Kedua, perubahan kultural harus menjadi agenda utama. Pendidikan anti-korupsi tidak cukup hanya diajarkan secara formal, tetapi harus dihidupkan sebagai gerakan sosial yang melibatkan keluarga, komunitas, sekolah, hingga ruang digital. Keteladanan dari para pemimpin daerah juga sangat dibutuhkan, bukan sekadar figur yang cakap di ruang publik, tetapi juga yang menunjukkan integritas dan dedikasi terhadap pelayanan publik yang bersih.
Ketiga, pembenahan proses sosial dalam pembangunan harus dilakukan secara partisipatif dan akuntabel.
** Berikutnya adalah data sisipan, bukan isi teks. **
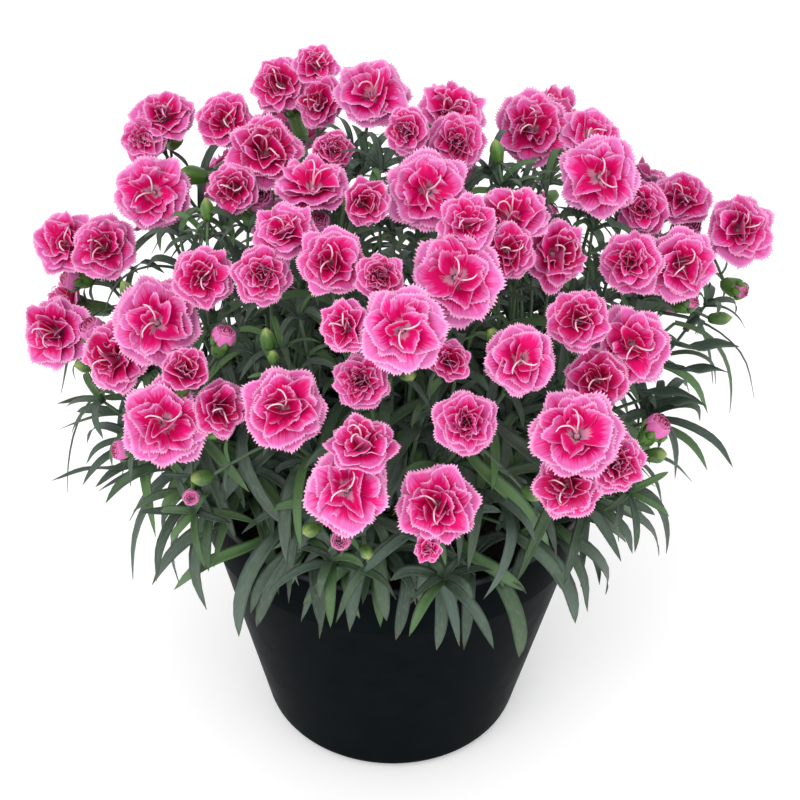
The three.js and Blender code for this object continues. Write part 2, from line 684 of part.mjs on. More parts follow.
// A folded blade from a base of [left, right, keel] point numbers, through two points and out to a tip.
const BLADE_SIDES = [[0, 1], [1, 2], [2, 0]];
const BLADE_HALF_WIDTHS = [0.42, 0.5];
function addBlade(base, line, across, width, points, faces) {
  const keel = Math.max(LEAF.leastKeel, LEAF.keel * width);
  let from = base;
  BLADE_HALF_WIDTHS.forEach((share, k) => {
    const way = unit(line[k + 2].clone().sub(line[k]));
    const over = cross(way, across).normalize();
    const to = [0, 1, 2].map((i) => points.length + i);
    const p = line[k + 1];
    points.push(along(p, across, -share * width), along(p, across, share * width), along(p, over, -keel));
    for (const [a, b] of BLADE_SIDES) faces.push([from[a], to[a], to[b]], [from[a], to[b], from[b]]);
    from = to;
  });
  points.push(line[3]);
  for (const [a, b] of BLADE_SIDES) faces.push([from[a], points.length - 1, from[b]]);
}

// A leafy shoot: a stem that widens into a hub, with a ring of blades growing out of the hub.
function shootSolid({ start, end, way, outward, width, turn, looks }, extraTurn, heads) {
  const side = squareTo(way, RIGHT).applyAxisAngle(way, turn + extraTurn);
  const neck = along(end, way, -TUFT.neck);
  const rising = unit(neck.clone().sub(start));
  const startSide = side.clone().applyQuaternion(new THREE.Quaternion().setFromUnitVectors(way, rising));
  const stem = [
    ring(start, rising, startSide, TUFT.stemRadius, STEM.sides),
    ring(neck, way, side, TUFT.stemRadius, STEM.sides),
  ];
  const level = ring(end, way, side, TUFT.hub, 2 * TUFT.leaves);
  const rim = level.map((p, i) => along(p, way, i % 2 ? -TUFT.hubHeight : 0));
  const points = [...stem, rim].flat();
  const faces = [];
  const first = bands([...stem, rim], faces);
  faces.push([0, 2, 1]);
  const top = points.push(along(end, way, TUFT.hubHeight)) - 1;
  looks.forEach(([length, rise, droop], k) => {
    const base = [2 * k, (2 * k + 2) % rim.length, 2 * k + 1].map((i) => first + i);
    const out = side.clone().applyAxisAngle(way, (2 * Math.PI * (k + 0.5)) / TUFT.leaves);
    const inward = (1 - TUFT.inwardShare) * Math.max(0, -out.dot(outward));
    const blade = leafPoints(end, way, out, length * (1 - inward), rise * (1 + inward), droop, heads);
    addBlade(base, blade, cross(way, out), width, points, faces);
    faces.push([top, base[0], base[1]]);
  });
  return solid(points, faces);
}

function budSolid({ place, axis, radius, foot, root }, extra = 0) {
  const points = [root, foot, along(place, axis, -BUD.base * radius)];
  const radii = [STALK.rootRadius, Math.min(STALK.radius, BUD.neck * radius), radius];
  const rings = tubeRings(points, radii.map((r) => r + extra), [STEM.sides, STEM.sides, BUD.sides]);
  return skin([...rings, [along(place, axis, BUD.tip * radius + extra)]]);
}

// Whether a line of points turns more sharply anywhere than a leaf can.
function kinked(line) {
  const steps = line.slice(1).map((p, k) => p.clone().sub(line[k]));
  return steps.slice(1).some((step, k) => step.angleTo(steps[k]) > LEAF.sharpest);
}

// Both leaves of a pair as one folded blade with a keel below, from tip to tip through the stem.
const PAIR_HALF_WIDTHS = [0, 0.5, 0.36, 0.36, 0.5, 0];
const SIMPLE_HALF_WIDTHS = [0, 0.5, 0.5, 0];
const SIMPLE_BEND = 0.3;
function pairSolid({ blades, across, width, simple }) {
  if (blades.some(kinked)) return null;
  const keel = Math.max(LEAF.leastKeel, LEAF.keel * width);
  const [one, two] = blades.map(([, inner, outer, tip]) =>
    simple ? [mix(inner, outer, SIMPLE_BEND), tip] : [inner, outer, tip],
  );
  const line = [...one.reverse(), ...two];
  const shares = simple ? SIMPLE_HALF_WIDTHS : PAIR_HALF_WIDTHS;
  const rings = line.map((p, k) => {
    if (shares[k] === 0) return [p];
    const way = unit(line[k + 1].clone().sub(line[k - 1]));
    const over = cross(way, across).normalize();
    const half = shares[k] * width;
    return [along(p, across, -half), along(p, across, half), along(p, over, -keel)];
  });
  return skin(rings);
}

// The woody stock of a cutting in its hole.
function stockSolid(cutting) {
  const { foot } = cuttingAxis(cutting);
  const r = CUTTINGS.stockRadius;
  const heights = [SOIL.top - SOIL.holeDepth, SOIL.top - CUTTINGS.stockNeck, CUTTINGS.stockTop];
  return tube(heights.map((z) => along(foot, UP, z)), [CUTTINGS.rootShare * r, r, r], CUTTINGS.sides);
}

// The cushion of young leaves that stands on a cutting's stock.
function cushionSolid(cutting) {
  const { foot, outward } = cuttingAxis(cutting);
  const sideways = cross(UP, outward);
  const rings = CUSHION.tiers.map(([count, share, height, drawn, drop], tier) =>
    Array.from({ length: count }, (_, i) => {
      const turn = (2 * Math.PI * (i + 0.5 * (tier % 2))) / count;
      const reach = share * (i % 2 ? 1 - drawn : 1);
      const flat = along(foot, outward, CUSHION.outward * reach * Math.cos(turn));
      const p = along(flat, sideways, CUSHION.sideways * reach * Math.sin(turn));
      return p.setZ(i % 2 ? height - drop : height);
    }),
  );
  return skin(rings);
}

const union = (list) => wasm.Manifold.union(list);
const bodyOf = (made) => made.decompose().sort((a, b) => b.volume() - a.volume())[0];

// A level ring of points about the vertical axis, at heights that may vary with place.
function circle(radius, sides, heightAt) {
  return Array.from({ length: radius === 0 ? 1 : sides }, (_, i) => {
    const turn = (2 * Math.PI * i) / sides;
    const [x, y] = [radius * Math.cos(turn), radius * Math.sin(turn)];
    return vector(x, y, heightAt(x, y));
  });
}

// An upright round hole between two heights.
const hole = (middle, heights, radius, sides) =>
  tube(heights.map((z) => middle.clone().setZ(z)), [radius, radius], sides);

// The pot's inner wall under its rim, from the floor up: [radius, height].
const COLLAR_FOOT = POT.height - POT.collarHeight;
const INNER_WALL = [
  [POT.baseRadius - POT.wall, POT.wall],
  [POT.neckRadius - POT.wall, COLLAR_FOOT - POT.lipDrop],
  [POT.collarRadius - POT.wall, COLLAR_FOOT + POT.wall],
];

function potSolid() {
  const innerRim = POT.rimRadius - POT.rimWidth;
  const profile = [
    [0, 0],
    [POT.baseRadius - POT.baseEdge, 0],
    [POT.baseRadius + POT.baseFlare, POT.baseEdge],
    [POT.neckRadius, COLLAR_FOOT],
    [POT.collarRadius, COLLAR_FOOT],
    [POT.rimRadius, POT.height - POT.rimHeight],
    [POT.rimRadius - POT.rimEdge, POT.height],
    [innerRim + POT.rimEdge, POT.height],
    [innerRim, POT.height - POT.lipDrop],
    ...INNER_WALL.toReversed(),
    [0, POT.wall],
  ];
  const shell = skin(profile.map(([radius, z]) => circle(radius, POT.sides, () => z)));
  const drains = Array.from({ length: POT.drainHoles }, (_, i) => {
    const turn = (2 * Math.PI * i) / POT.drainHoles;
    const middle = vector(POT.drainCircle * Math.cos(turn), POT.drainCircle * Math.sin(turn), 0);
    return hole(middle, [-POT.wall, 2 * POT.wall], POT.drainRadius, POT.drainSides);
  });
  return shell.subtract(union(drains));
}

// The height of the soil's rough top at a point.
function soilHeight(x, y) {
  const dome = SOIL.rise * (1 - (x * x + y * y) / SOIL.riseReach ** 2);
  return SOIL.top + dome + SOIL.roughness * Math.sin(SOIL.ripples[0] * x + 1) * Math.cos(SOIL.ripples[1] * y);
}

function soilSolid() {
  const sides = INNER_WALL.map(([radius, z]) => [radius - 2 * SOIL.gap, z + SOIL.gap]);
  const under = [[0, sides[0][1]], ...sides].map(([radius, z]) => circle(radius, POT.sides, () => z));
  const edge = circle(sides.at(-1)[0], POT.sides, soilHeight);
  const top = [...SOIL.rings, 0].map((radius) => circle(radius, SOIL.ringSides, soilHeight));
  const holes = Array.from({ length: CUTTINGS.count }, (_, k) => {
    const heights = [SOIL.top - 1.1 * SOIL.holeDepth, SOIL.top + 2 * SOIL.rise];
    return hole(cuttingAxis(k).foot, heights, SOIL.holeRadius, CUTTINGS.sides);
  });
  return skin([...under, edge, ...top]).subtract(union(holes));
}

// A solid with its box, and whether one is clear of others by a gap.
const boxed = (made) => ({ made, box: made.boundingBox() });
const below = (a, b) => [0, 1, 2].every((i) => a.box.min[i] <= b.box.max[i] + 1);
const near = (a, b) => below(a, b) && below(b, a);
const clear = (piece, others, gap) =>
  others.every((other) => !near(piece, other) || piece.made.minGap(other.made, 2 * gap) > gap);

// ---------- Putting the pieces together ----------
const heads = planHeads();
const stems = planStems(heads);
const shoots = planShoots(heads);
const buds = planBuds(heads, stems);

const pot = potSolid();
const soil = soilSolid();

// What a head is cut clear of: every stem, stalk and bud.
const sideStalks = (list, extra) =>
  list.flatMap((stem) => stem.heads.slice(1).map((head) => calyxSolid(head, extra)));
const cutters = [
  ...stems.map((stem) => stemSolid(stem, TOUCHING)),
  ...sideStalks(stems, TOUCHING),
  ...buds.map((bud) => budSolid(bud, TOUCHING)),
].map(boxed);

const blooms = stems.map((stem) => {
  const own = boxed(union(stem.heads.map(headSolid)));
  const crossing = cutters.filter((green) => near(green, own));
  return bodyOf(own.made.subtract(union(crossing.map((green) => green.made))));
});

// What `make` makes, turned so that it crosses no other piece, and as few of its own cutting's as it can.
// It is left out where each turning crosses more of those than `most`.
const TURNS = [0, 0.25, -0.25, 0.5, -0.5, 0.75, -0.75, 1, -1, 1.3, -1.3];
function turnedClear(make, others, own, most) {
  let best = null;
  let fewest = most + 1;
  for (const turn of TURNS) {
    const made = make(turn);
    if (!made) continue;
    const piece = boxed(made);
    if (!clear(piece, others, TOUCHING)) continue;
    const crossings = own.filter((green) => !clear(piece, [green], LEAF.gap)).length;
    if (crossings < fewest) [best, fewest] = [piece, crossings];
    if (crossings === 0) break;
  }
  return best;
}

// Each cutting's stems first, then its shoots and its leaf pairs.
const fixed = [pot, soil, ...blooms].map(boxed);
const woody = Array.from({ length: CUTTINGS.count }, (_, cutting) => {
  const own = stems.filter((stem) => stem.cutting === cutting);
  const ownBuds = buds.filter((bud) => bud.cutting === cutting);
  return [
    union([stockSolid(cutting), cushionSolid(cutting)]),
    ...own.map((stem) => stemSolid(stem)),
    ...sideStalks(own),
    ...ownBuds.map((bud) => budSolid(bud)),
  ].map(boxed);
});
woody.forEach((own, cutting) => {
  const others = [...fixed, ...woody.filter((list) => list !== own).flat()];
  const ofCutting = (piece) => piece.cutting === cutting;
  for (const shoot of shoots.filter(ofCutting)) {
    const made = turnedClear((turn) => shootSolid(shoot, turn, heads), others, own.slice(1), SHOOT_CROSSINGS);
    if (made) own.push(made);
  }
  for (const pair of stems.filter(ofCutting).flatMap((stem) => stem.pairs)) {
    const made = turnedClear((turn) => pairSolid(pair(turn)), others, own, PAIR_CROSSINGS);
    if (made) own.push(made);
  }
});
const plants = woody.map((own) => bodyOf(union(own.map((piece) => piece.made))));

// ---------- The model ----------
const MATERIALS = {
  pot: { color: 0x1a1c20, roughness: 0.42, metalness: 0 },
  soil: { color: 0x2b211a, roughness: 0.95, metalness: 0 },
  foliage: { color: 0x4a6647, roughness: 0.6, metalness: 0 },
  petals: { color: 0xd93a86, roughness: 0.55, metalness: 0 },
};

const FLATNESS = 0.02;
function mesh(name, made, material) {
  const { vertProperties, triVerts, numProp } = made.simplify(FLATNESS).getMesh();
  const count = vertProperties.length / numProp;
  const positions = new Float32Array(count * 3);
  for (let i = 0; i < count; i++) positions.set(vertProperties.subarray(i * numProp, i * numProp + 3), i * 3);
  const geometry = new THREE.BufferGeometry()
    .setAttribute("position", new THREE.BufferAttribute(positions, 3))
    .setIndex(new THREE.BufferAttribute(new Uint32Array(triVerts), 1));
  const smooth = mergeVertices(geometry);
  smooth.computeVertexNormals();
  const object = new THREE.Mesh(smooth, new THREE.MeshStandardMaterial(MATERIALS[material]));
  object.name = name;
  return object;
}

const model = new THREE.Group();
model.add(mesh("pot", pot, "pot"), mesh("soil", soil, "soil"));
plants.forEach((made, k) => model.add(mesh(`plant_${k + 1}`, made, "foliage")));
blooms.forEach((made, k) => model.add(mesh(`bloom_${String(k + 1).padStart(2, "0")}`, made, "petals")));

export default model;
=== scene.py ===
"""The looks of a potted dianthus: its petals, leaves, stems, compost and pot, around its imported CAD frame.

The plan is in millimetres and repeats the layout of the CAD source. Meshes are in metres.
+Z is up, the front is -Y, and the origin is the middle of the pot's flat underside.
"""
import math
import random
from types import SimpleNamespace as Record

import bpy
import numpy as np
from mathutils import Matrix, Vector


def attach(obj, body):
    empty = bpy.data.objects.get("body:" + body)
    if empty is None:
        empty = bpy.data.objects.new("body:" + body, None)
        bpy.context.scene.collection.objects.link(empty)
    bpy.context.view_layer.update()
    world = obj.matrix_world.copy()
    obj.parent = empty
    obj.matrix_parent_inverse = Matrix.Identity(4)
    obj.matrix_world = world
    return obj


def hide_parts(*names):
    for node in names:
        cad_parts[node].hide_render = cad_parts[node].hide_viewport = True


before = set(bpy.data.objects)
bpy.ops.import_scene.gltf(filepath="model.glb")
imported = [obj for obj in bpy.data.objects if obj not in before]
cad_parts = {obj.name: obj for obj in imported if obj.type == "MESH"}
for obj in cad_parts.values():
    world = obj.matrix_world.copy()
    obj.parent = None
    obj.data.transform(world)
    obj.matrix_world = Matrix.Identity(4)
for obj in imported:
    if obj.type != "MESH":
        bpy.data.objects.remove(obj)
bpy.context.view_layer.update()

MM = 0.001
FULL_TURN = 2 * math.pi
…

Pengambilan keputusan publik tidak boleh hanya melibatkan elite, tetapi harus membuka ruang bagi keterlibatan warga. Masyarakat perlu didorong untuk berpartisipasi aktif dalam menyampaikan suara, mengawasi pelaksanaan program, dan mengevaluasi kebijakan. Partisipasi yang sejati hanya mungkin terwujud jika ada kepercayaan antara warga dan pemerintah. Kepercayaan itu hanya lahir dari praktik pemerintahan yang jujur, transparan, dan berpihak pada kepentingan publik.
Oleh karena itu, kita berharap NTB terus berjuang keras untuk melawan belenggu korupsi di semua tingkatan penyelenggara negara. Seperti kata pepatah: “selalu ada cahaya di ujung terowongan yang gelap”. Harapan itu pula yang tercermin dalam visi NTB saat ini: Bangkit Bersama untuk Makmur Mendunia. Semoga.